The broad reality is that after 50 years of Independence, most Jamaicans are unable to enter the doors of the country’s colleges and universities for one reason or another. However, the most fundamental is the inter-generational cycle of poverty and exclusion and the unequal system of education that has characterised the Jamaican society since slavery. The likelihood of any substantial percentage of children born in poverty ever attending an institution of higher learning is remote at best. No doubt a few slip through and make it at tremendous odds, but the majority do not. For those who do, the SLB problem is of critical importance.

It would be interesting to get a statistical breakdown from the SLB of the socio-economic status of those students who have, and are receiving tuition loans. I would imagine that it would only be a fraction of SLB’s loan portfolio that represents students from the upper socio-economic strata. In fact, the pattern has been that children drawn from the upper echelons of the society tend in the main to pursue higher education outside of Jamaica. To put it bluntly, the SLB crisis is not just financial. It is also socio-economic, and those that stand to be deregistered are precisely those students who require the greatest support.

For far too long Jamaica has operated under a system of educational apartheid – good schools and “not-so-good” schools. Children born in the poorest communities are largely relegated to the poorest basic schools, then onwards to the “not-so-good” primary and secondary schools. The chances of those children getting into a college or university are slim – even slimmer now, with the prospect of uncertain financing through the SLB.

Deregistration is only one side of the coin. The other side is under-registration – the inability of those young people who have beaten the odds and scored at the highest levels of CXC and CAPE, but are unable to go any further. Given the precarious and uncertain future of the SLB, any potential for social realignment in higher education seems more dismal than ever before.

As the economic climate deteriorates, it is clear that new and creative ways must be found to ensure that Jamaican students, particularly the neediest, are able to access and sustain matriculation.
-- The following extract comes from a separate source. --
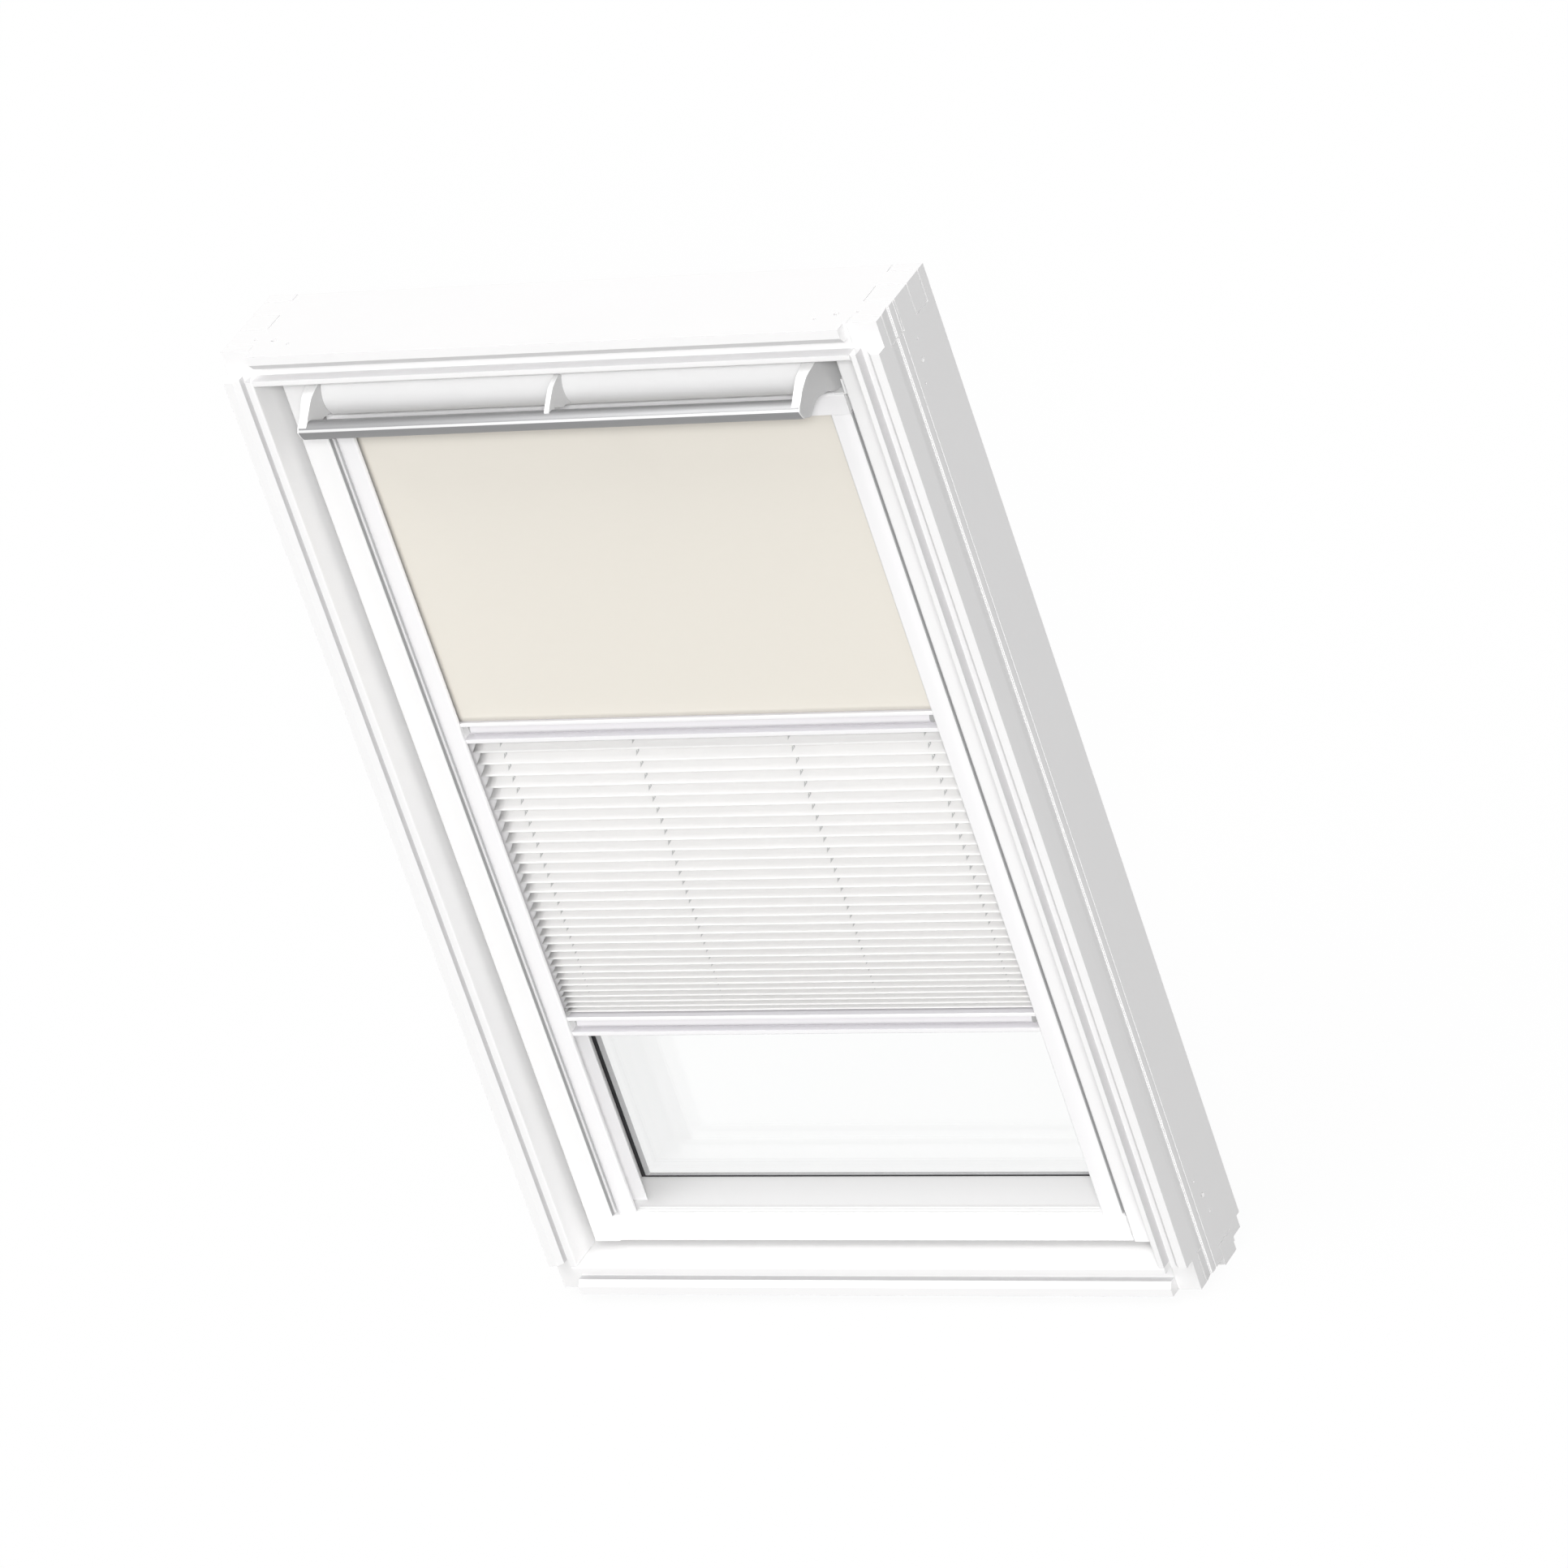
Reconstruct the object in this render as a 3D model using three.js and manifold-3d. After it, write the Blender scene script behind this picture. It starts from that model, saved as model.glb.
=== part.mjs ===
// Centre-pivot roof window with a two-fabric blind in its sash.
// Millimetres. +X is to the right seen from the room, +Y points out through the roof,
// +Z runs up the window. The origin is the middle of the frame's lower edge, on the room side.
import * as THREE from 'three';
import { mergeVertices } from 'three/addons/utils/BufferGeometryUtils.js';
import Module from 'manifold-3d';

const wasm = await Module();
wasm.setup();

// Clearances that the whole model shares
const GAP = 0.3; // between two pieces that rest on each other
const RUNNING_GAP = 0.5; // round a shaft in its hole
const OVERRUN = 4; // how far a cut runs past the piece it cuts
const FILLET_STEPS = 4;
const ROUND_SIDES = 20;
const SMALL_ROUND_SIDES = 12;

// Outer frame of four members
const FRAME_WIDTH = 780;
const FRAME_HEIGHT = 1178;
const FRAME_DEPTH = 127.5;
const SIDE_WALL = 34.7;
const HEAD_WALL = 36.3;
const SILL_WALL = 36.4;
const GROOVE_DEPTH = 13.5; // the lining groove, from the room side
const RIB_SLANT = 6; // depth of the slanted face of the outer rib
const RIB_NOSE = 10; // flat front of the outer rib
const SIDE_RIB = 15.9;
const HEAD_RIB = 17.5;
const SILL_RIB = 15.7;
const SIDE_LIP = 7.6;
const HEAD_LIP = 7.3;
const SILL_LIP = 7.4;
const LIP_ROUND = 2.2;
const SIDE_RIB_TOP_SETBACK = 29.5; // flat corner patch at the head
const HEAD_RIB_SETBACK = 3.8; // the head's rib stops this far inside the side wall
const SILL_HOUSING = 27.5; // the sill is let into the sides up to here
const SILL_DEPTH = 100;
const HORN_START = 72;
const HORN_DROP = 9.8;
const HORN_TONGUE_HEIGHT = 16;
const SILL_TONGUE = { start: 27.6, end: 42 };
const HEAD_TONGUES = [{ start: 26, end: 57 }, { start: 87, end: 114 }];
const REAR_NOTCHES = [{ start: 102.5, height: 4.8 }, { start: 120.5, height: 19 }];
// Shallow steps along the outer face, as [inward, depth] points, each line from one open end to the other
const KERF_LINES = [
  [[0, 30], [2, 42], [1, 42], [1, 43.4], [0, 43.4]],
  [[0, 50.5], [0.5, 53.5], [0, 53.5]],
];
const JOINT_GROOVE = 1.4; // wide and deep, along each seam of the corner joints
const BRACKET_HOLES = [
  { depth: 72, fromEnd: 79.5, radius: 3 },
  { depth: 75.3, fromEnd: 56.5, radius: 1.6 },
  { depth: 63.6, fromEnd: 102.2, radius: 1.6 },
];
const HEAD_HOLES = [
  { fromSide: 55, depth: 33.3, radius: 3 },
  { fromSide: 31.5, depth: 36, radius: 1.6 },
  { fromSide: 76.5, depth: 25, radius: 1.6 },
];
const BRACKET_HOLE_LENGTH = 12;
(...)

Despite the prevailing negative environment, there are options that are worth examining and/or expanding, that is, grants, scholarships, work-study programmes, etc, but it is going to require willing and able partnerships with the country’s private sector as well as with overseas stakeholders.

It’s important that if positive change is to come, students themselves must be energised and mobilised, and prepared to make whatever sacrifices are necessary to turn the current “low” in education into a “high”.